Electrical and magnetic properties of magnesium ferrite ceramics doped with Bi 2O 3

Abstract

The effects of concentration of Bi 2O 3 and sintering temperature on DC resistivity, complex relative permittivity and permeability of MgFe 1.98O 4 ferrite ceramics were studied. The objective of the study was to develop magneto-dielectric materials, with almost equal values of permeability and permittivity, as well as low magnetic and dielectric loss tangent, for the design of antennas with reduced physical dimensions. It was found that the poor densification and slow grain growth rate of MgFe 1.98O 4 can be greatly improved by the addition of Bi 2O 3, because liquid phase sintering was facilitated by the formation of a liquid phase layer due to the low melting point of Bi 2O 3. It was found that 3% Bi 2O 3 can result in fully sintered MgFe 1.98O 4 ceramics. The DC resistivities of the MgFe 1.98O 4 ceramics were increased as a result of the addition of Bi 2O 3, except for 0.5%. The exceptionally low resistivities of the 0.5% samples were explained by a ‘cleaning’ effect of the small amount of liquid phase at the samples’ grain boundaries.
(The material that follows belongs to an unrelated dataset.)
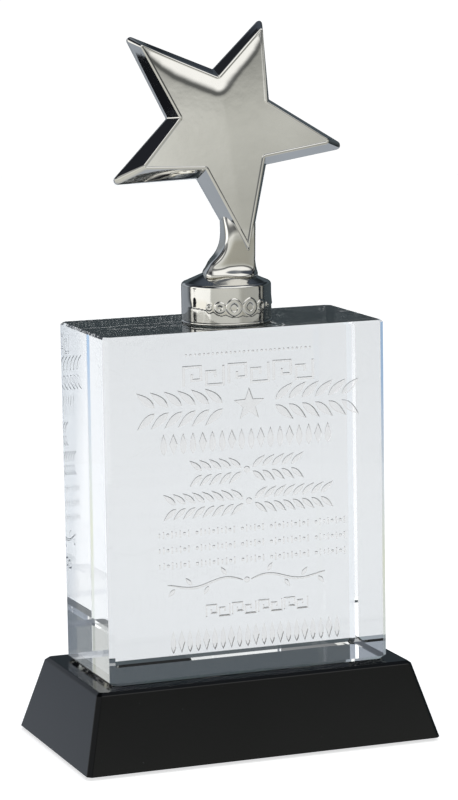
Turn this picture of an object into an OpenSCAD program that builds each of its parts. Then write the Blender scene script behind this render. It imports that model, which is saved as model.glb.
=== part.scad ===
// Star trophy: a cast star on a round metal collar, on an engraved crystal block and a dark plinth.
// Millimetres. The origin is at floor level under the middle of the plinth; the front faces -Y.

/* [Plinth] */
// Ledge left on the plinth's top beside the block
ledge_side = 5.5; // [2:0.1:15]
// Ledge left on the plinth's top in front of the block and behind it
ledge_front = 4.8; // [2:0.05:15]
// How much wider the plinth is at the bottom than at the top, on each side
flare_side = 6; // [1:0.1:12]
// How much deeper the plinth is at the bottom than at the top, at front and back
flare_front = 7.3; // [1:0.1:12]
// Height of the plinth
plinth_h = 22; // [12:0.5:40]
// Width cut off each slanting corner
plinth_corner = 1.2; // [0.4:0.1:3]
// Size of the polished chamfer round the top edge
plinth_edge = 0.8; // [0.3:0.1:2]

/* [Feet] */
// Radius of each clear foot disc
foot_r = 5; // [3:0.5:8]
// Thickness of each clear foot disc
foot_h = 0.8; // [0.5:0.1:2]
// Distance from the plinth's bottom edges to the rim of a foot
foot_inset = 4; // [2:0.5:10]

/* [Crystal block] */
// Width of the block
block_w = 85.4; // [60:0.2:120]
// Depth of the block, front to back
block_d = 41; // [34:0.5:60]
// Height of the block
block_h = 100; // [60:1:150]
// Size of the chamfers on the upright edges
block_corner = 1.4; // [0.5:0.1:4]
// Size of the chamfers round the bottom
block_edge = 1; // [0.3:0.1:2]
// Size of the chamfers round the top
block_top_edge = 0.6; // [0.3:0.1:2]
// Thickness of the cured adhesive films
bond_t = 0.1; // [0.1:0.05:0.3]
// How far the adhesive films stay inside the edges above them
bond_margin = 0.5; // [0.2:0.1:2]

/* [Collar] */
// Where the collar's axis stands on the block, sideways
collar_x = 1; // [-5:0.5:5]
// Where the collar's axis stands on the block, front to back
collar_y = -2; // [-4:0.5:4]
// Outer radius of the collar
collar_r = 13; // [12:0.5:15]
// Height of the collar
collar_h = 13; // [12:0.5:20]
// Thickness of the collar's side wall
collar_wall = 2; // [1.5:0.1:3]
// Thickness of the collar's top, where the stud goes through
collar_top = 3; // [2.5:0.1:4]
// Radius of the flat that the star stands on
collar_flat_r = 7; // [5:0.5:8]
// How much the top rises from its rim to the flat
collar_rise = 2.2; // [1:0.1:3]
// Rounding between the side and the top
collar_round = 1.2; // [0.5:0.1:2]
// Height of the chain of links above the collar's lower edge
chain_z = 4.4; // [3.5:0.1:6]
// How far the links stand out
chain_relief = 0.4; // [0.2:0.1:0.8]
// Thickness of the disc that closes the collar's underside
disc_t = 1; // [0.6:0.1:2]
// How far the disc stands out past the collar
disc_lip = 0.2; // [0:0.1:0.6]

/* [Fixing] */
// Radius of the threaded stud
stud_r = 2; // [1.5:0.25:2]
// Depth of the blind hole in the star's foot
stud_grip = 5; // [3:0.5:5.5]
// Length of stud left showing past the nut
stud_tail = 1; // [0.5:0.5:2]
// Radial play between the stud and the threads that hold it
thread_clear = 0.05; // [0.03:0.01:0.1]
// Radial play between the stud and the hole in the collar
hole_clear = 0.25; // [0.1:0.05:0.5]
// Thickness of the lock washer
washer_t = 0.9; // [0.5:0.1:1.2]
// Outer radius of the lock washer
washer_r = 3.8; // [3:0.1:4.5]
// Width of the nut across its flats
nut_af = 7; // [5.5:0.5:8]
// Height of the nut
nut_h = 3.2; // [2:0.1:4]

/* [Star] */
// Reach of the longest arm's face corner from the star's centre
star_reach = 34; // [26:0.5:42]
// Radius of the notches between the arms, at the face
star_waist = 14.5; // [12:0.5:18]
// Full thickness of the star
star_t = 9; // [7:0.5:12]
// Depth of the upright side wall between the two bevels
star_wall = 1; // [0.5:0.1:3]
// How far the face rises from its edges to its middle
star_crown = 0.5; // [0.2:0.1:1.5]
// Width of the bevel, measured in the plane of the star
star_bevel = 1.8; // [1:0.1:3]
// Backward lean of the star
star_lean = 11; // [0:1:15]
// Gap between the collar's top and the star's lowest corner
star_gap = 2.3; // [1:0.1:6]
// Place of the star's centre beside the collar's axis
star_x = 1.1; // [-2:0.1:3]
// Place of the star's centre behind the collar's axis
star_y = 4.5; // [2:0.5:7]

/* [Hidden] */
$fn = 96;

// The plinth's outline, worked out from the block that it carries
plinth_top_w = block_w + 2 * ledge_side;
plinth_top_d = block_d + 2 * ledge_front;
plinth_w = plinth_top_w + 2 * flare_side;
plinth_d = plinth_top_d + 2 * flare_front;

// Levels, each standing on the one before
plinth_z = foot_h;
bond_z = plinth_z + plinth_h;
block_z = bond_z + bond_t;
block_top_z = block_z + block_h;
disc_z = block_top_z + bond_t;
collar_z = disc_z + disc_t;
star_z = collar_z + collar_h;
washer_z = star_z - collar_top - washer_t;
nut_z = washer_z - nut_h;
stud_z = nut_z - stud_tail;
stud_len = star_z + stud_grip - stud_z;

// Feet stand at the same distance from the edges whatever the plinth's size
foot_x = plinth_w / 2 - foot_inset - foot_r;
foot_y = plinth_d / 2 - foot_inset - foot_r;

// Links of the chain: angle from the front and radius, largest in the middle
CHAIN = [[10.7, 2.2], [28.7, 1.5], [42.7, 0.8]];
CHAIN_FN = 48;

// Arms clockwise from the upper left: direction, face reach and rim reach as shares of star_reach.
// The casting was modelled by hand, so no two arms are quite alike.
ARMS = [
    [135.9, 1.000, 1.094], [63.5, 0.904, 1.002], [-10.9, 0.940, 1.105],
    [-84.2, 1.046, 1.180], [-156.4, 0.827, 1.065]
];
NOTCH_ANGLES = [94.5, 26.5, -42.1, -121.8, -190.9];
NOTCH_GROW = 1.32;

LOWER_ARM = ARMS[3];
STEM_SHARE = 0.62;

// The star's centre stands so high that its lowest corner clears the collar by star_gap
lower_reach = star_reach * LOWER_ARM[2];
star_rise = star_gap - lower_reach * sin(LOWER_ARM[0]) * cos(star_lean);

// The stem runs from the foot up into the middle of the lower arm
foot_middle = [0.5, -0.8, 0];
stem_inset = STEM_SHARE * star_reach * LOWER_ARM[1];
stem_end = [
    star_x + stem_inset * cos(LOWER_ARM[0]),
    star_y + stem_inset * sin(LOWER_ARM[0]) * sin(star_lean),
    star_rise + stem_inset * sin(LOWER_ARM[0]) * cos(star_lean)
];
// Slices of the stem: shares of the way up, across and back to stem_end, half width, half depth
STEM = [
    [0, 0, 0, 8.2, 7.6], [0.06, 0.07, 0, 7.4, 6.8], [0.275, 0.85, -0.2, 5.4, 5.6],
    [0.5, 1.45, -0.35, 4.7, 4.6], [0.75, 1.3, 0.2, 4.2, 4.0], [1, 1, 1, 2.4, 2.2]
];
STEM_SIDES = 24;

module wedge(bottom, top, h, low_cut, high_cut, length) {
    rotate([90, 0, 0])
        linear_extrude(length, center = true)
            polygon([
                [-bottom / 2 + low_cut, 0], [bottom / 2 - low_cut, 0], [bottom / 2, low_cut],
                [top / 2, h - high_cut], [top / 2 - high_cut, h], [-top / 2 + high_cut, h],
                [-top / 2, h - high_cut], [-bottom / 2, low_cut]
            ]);
}

// A four-sided slab or frustum with chamfered edges and cut corners
module chamfered(w, d, top_w, top_d, h, corner, low_cut, high_cut) {
    reach = w + d;
    diagonal = (w + d - 2 * corner) / sqrt(2);
    top_diagonal = (top_w + top_d - 2 * corner) / sqrt(2);
    intersection() {
        wedge(w, top_w, h, low_cut, high_cut, reach);
        rotate([0, 0, 90]) wedge(d, top_d, h, low_cut, high_cut, reach);
        rotate([0, 0, 45]) wedge(diagonal, top_diagonal, h, 0, 0, reach);
        rotate([0, 0, -45]) wedge(diagonal, top_diagonal, h, 0, 0, reach);
    }
}

module base_plinth() {
    color("#26292d")
        translate([0, 0, plinth_z])
            chamfered(plinth_w, plinth_d, plinth_top_w, plinth_top_d, plinth_h, plinth_corner, 0,
                plinth_edge);
}

module foot(side, depth) {
    color([0.85, 0.88, 0.9, 0.5])
        translate([side * foot_x, depth * foot_y, 0])
            cylinder(h = foot_h, r = foot_r);
}
module foot_front_left() { foot(-1, -1); }
module foot_front_right() { foot(1, -1); }
module foot_back_left() { foot(-1, 1); }
module foot_back_right() { foot(1, 1); }

module base_bond() {
    inset = 2 * (block_edge + bond_margin);
    color([0.9, 0.93, 0.95, 0.5])
        translate([0, 0, bond_z + bond_t / 2])
            cube([block_w - inset, block_d - inset, bond_t], center = true);
}

module crystal_block() {
    color([0.86, 0.9, 0.92, 0.4])
        translate([0, 0, block_z])
            chamfered(block_w, block_d, block_w, block_d, block_h, block_corner, block_edge,
                block_top_edge);
}

// Everything above the block turns about this axis
module on_collar_axis(z) {
    translate([collar_x, collar_y, z]) children();
}

module collar_bond() {
    color([0.9, 0.93, 0.95, 0.5])
        on_collar_axis(block_top_z) cylinder(h = bond_t, r = collar_r - bond_margin);
}

module mounting_disc() {
    color("silver")
        on_collar_axis(disc_z) cylinder(h = disc_t, r = collar_r + disc_lip);
}

module collar_body() {
    rim_z = collar_h - collar_rise;
    centre_r = collar_r - collar_round;
    centre_z = rim_z - collar_round;
    rotate_extrude()
        polygon(concat(
            [[0, 0], [collar_r, 0]],
            [for (a = [0 : 15 : 75]) [centre_r + collar_round * cos(a), centre_z + collar_round * sin(a)]],
            [[collar_flat_r, collar_h], [0, collar_h]]
        ));
}

module chain_links() {
    for (link = CHAIN, side = [-1, 1])
        rotate([0, 0, side * link[0]])
            translate([0, -collar_r + collar_wall / 2, chain_z])
                rotate([90, 0, 0])
                    cylinder(h = collar_wall / 2 + chain_relief, r = link[1], $fn = CHAIN_FN);
}

module collar() {
    color("#b9b9b2")
        on_collar_axis(collar_z)
            difference() {
                union() {
                    collar_body();
                    chain_links();
                }
                translate([0, 0, -1])
                    cylinder(h = collar_h - collar_top + 1, r = collar_r - collar_wall);
                cylinder(h = collar_h + 1, r = stud_r + hole_clear);
            }
}

module lock_nut() {
    color("gainsboro")
        on_collar_axis(nut_z)
            difference() {
                cylinder(h = nut_h, r = nut_af / sqrt(3), $fn = 6);
                translate([0, 0, -1]) cylinder(h = nut_h + 2, r = stud_r + thread_clear);
            }
}

module lock_washer() {
    color("gainsboro")
        on_collar_axis(washer_z)
            difference() {
                cylinder(h = washer_t, r = washer_r);
                translate([0, 0, -1]) cylinder(h = washer_t + 2, r = stud_r + hole_clear);
            }
}

module threaded_stud() {
    color("gainsboro")
        on_collar_axis(stud_z) cylinder(h = stud_len, r = stud_r);
}

function polar(r, a) = [r * cos(a), r * sin(a)];
// Ten corners clockwise: an arm's tip, then the notch after it
function star_ring(column, notch_r) = [
    for (i = [0 : 4], k = [0, 1])
        k == 0 ? polar(star_reach * ARMS[i][column], ARMS[i][0]) : polar(notch_r, NOTCH_ANGLES[i])
];
function at_depth(ring, y) = [for (p = ring) [p[0], y, p[1]]];

// The crowned face rises from its edges to a point over the centre, alike at front and back
module star_plate() {
    face = star_ring(1, star_waist);
    rim = star_ring(2, star_waist + star_bevel * NOTCH_GROW);
    crown = star_t / 2 + star_crown;
    points = concat(
        at_depth(face, -star_t / 2), at_depth(rim, -star_wall / 2),
        at_depth(rim, star_wall / 2), at_depth(face, star_t / 2),
        [[0, -crown, 0], [0, crown, 0]]
    );
    bands = [
        for (level = [0 : 2], i = [0 : 9], half = [0, 1])
            let (a = level * 10 + i, b = level * 10 + (i + 1) % 10)
                half == 0 ? [a, a + 10, b] : [b, a + 10, b + 10]
    ];
    front = [for (i = [0 : 9]) [40, i, (i + 1) % 10]];
    back = [for (i = [0 : 9]) [41, 30 + (i + 1) % 10, 30 + i]];
    polyhedron(points = points, faces = concat(front, back, bands));
}

function stem_ring(s) =
    let (way = stem_end - foot_middle)
        [
            for (i = [0 : STEM_SIDES - 1])
                let (a = 360 * i / STEM_SIDES, across = [s[3] * cos(a), s[4] * sin(a), 0])
                    foot_middle + across + [way[0] * s[1], way[1] * s[2], way[2] * s[0]]
        ];

module stem() {
    n = STEM_SIDES;
    last = len(STEM) - 1;
    bands = [
        for (level = [0 : last - 1], i = [0 : n - 1], half = [0, 1])
            let (a = level * n + i, b = level * n + (i + 1) % n)
                half == 0 ? [a, a + n, b] : [b, a + n, b + n]
    ];
    floor_face = [for (i = [0 : n - 1]) i];
    top_face = [for (i = [n - 1 : -1 : 0]) last * n + i];
    polyhedron(
        points = [for (s = STEM) each stem_ring(s)],
        faces = concat([floor_face, top_face], bands)
    );
}

module star_casting() {
    color("#c6c6c0")
        on_collar_axis(star_z)
            difference() {
                union() {
                    translate([star_x, star_y, star_rise])
                        rotate([-star_lean, 0, 0])
                            star_plate();
                    stem();
                }
                translate([0, 0, -1]) cylinder(h = stud_grip + 1, r = stud_r + thread_clear);
            }
}

base_plinth();
foot_front_left();
foot_front_right();
foot_back_left();
foot_back_right();
base_bond();
crystal_block();
collar_bond();
mounting_disc();
collar();
lock_nut();
lock_washer();
threaded_stud();
star_casting();
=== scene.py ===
# Star trophy: a cast star on a metal collar, on an engraved crystal block and a dark crystal plinth.
import math

import bmesh
import bpy
from mathutils import Matrix, Vector
from mathutils.geometry import tessellate_polygon


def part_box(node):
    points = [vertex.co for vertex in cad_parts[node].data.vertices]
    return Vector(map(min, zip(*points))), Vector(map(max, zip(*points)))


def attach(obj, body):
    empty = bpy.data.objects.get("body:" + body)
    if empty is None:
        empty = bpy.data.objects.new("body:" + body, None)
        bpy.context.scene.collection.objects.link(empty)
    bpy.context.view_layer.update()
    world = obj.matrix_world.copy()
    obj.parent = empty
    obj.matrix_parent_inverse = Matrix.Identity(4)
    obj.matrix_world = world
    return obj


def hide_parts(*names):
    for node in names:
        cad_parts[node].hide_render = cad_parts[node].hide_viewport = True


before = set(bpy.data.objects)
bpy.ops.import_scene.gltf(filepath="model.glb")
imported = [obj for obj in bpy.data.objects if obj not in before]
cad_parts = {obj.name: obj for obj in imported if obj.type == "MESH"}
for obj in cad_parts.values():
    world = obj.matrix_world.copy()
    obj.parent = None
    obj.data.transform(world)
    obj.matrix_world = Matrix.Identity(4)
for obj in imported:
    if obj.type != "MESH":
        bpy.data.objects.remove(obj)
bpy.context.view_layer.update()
mm = 0.001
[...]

The electrical and magnetic properties of the MgFe 1.98O 4 ceramics exhibited a strong dependence on the concentration of Bi 2O 3. The 0.5% samples were found to have the highest dielectric loss tangents, which can be understood similarly to the DC resistivity results. The 2–3% Bi 2O 3 is required to attain low dielectric loss MgFe 1.98O 4 ceramics for antenna application. Low concentration of Bi 2O 3 increased the static permeability of the MgFe 1.98O 4 ceramics owing to the improved densification and grain growth, while too high a concentration led to decreased permeability owing to the incorporation of the non-magnetic component (Bi 2O 3) and retarded grain growth. However, the addition of Bi 2O 3 alone is not able to produce magneto-dielectric materials based on MgFe 1.98O 4 ceramics, and further work is necessary to modify the permeability using cobalt (Co).